Stoneroad complied with all of the parole board’s requirements except for getting his GED – a deficiency which the board ignored at the 2010 hearing. But his substantial compliance was of little use, as the parole board instead fixated, for the first time, on his inability to fully recall committing his offense.
Noting that Stoneroad had a history of alcoholic blackouts and that nothing in the record called into question the authenticity of either his lack of recall or his remorse, the court rejected the parole board’s unsupported theory effectively equating lack of recall with “lack of insight.”
The appellate court summarized its lengthy decision by stating, “A factually indefinable deficiency in perception and understanding that involves a significant aspect of an inmate’s criminal conduct, and has some rational tendency to show he poses an unreasonable risk of danger, may show an inmate unsuitable for parole. But it is not enough to establish that the insight is deficient in some specific way; there must additionally be some connection between the deficiency relied upon and the conclusion of current dangerousness.”
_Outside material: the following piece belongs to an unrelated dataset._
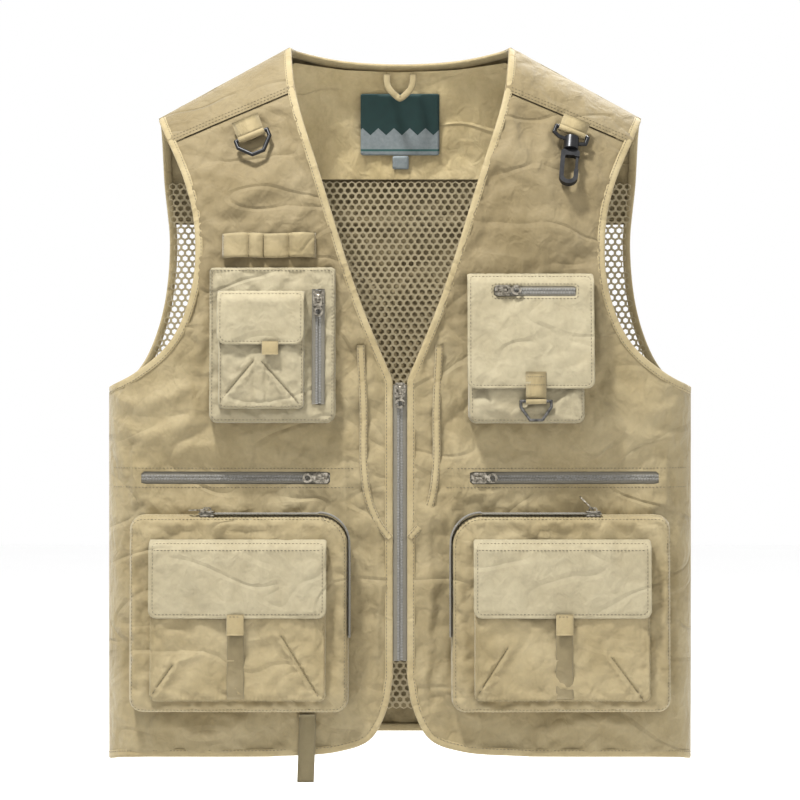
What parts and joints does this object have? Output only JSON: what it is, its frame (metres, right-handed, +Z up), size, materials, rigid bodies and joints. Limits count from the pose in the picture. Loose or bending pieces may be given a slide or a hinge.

The Court of Appeal, with one judge dissenting, found that “The requisite connection is not present in this case. [Stoneroad’s] inability to recall commission of the … offense does not, ipso facto, indicate he constitutes a threat to public safety.”
Accordingly, the case was remanded to the parole board for a new hearing. See: In re Stoneroad, 215 Cal. App. 4th 596, 155 Cal. Rptr. 3d 639 (Cal. App. 1st Dist. 2013), review denied.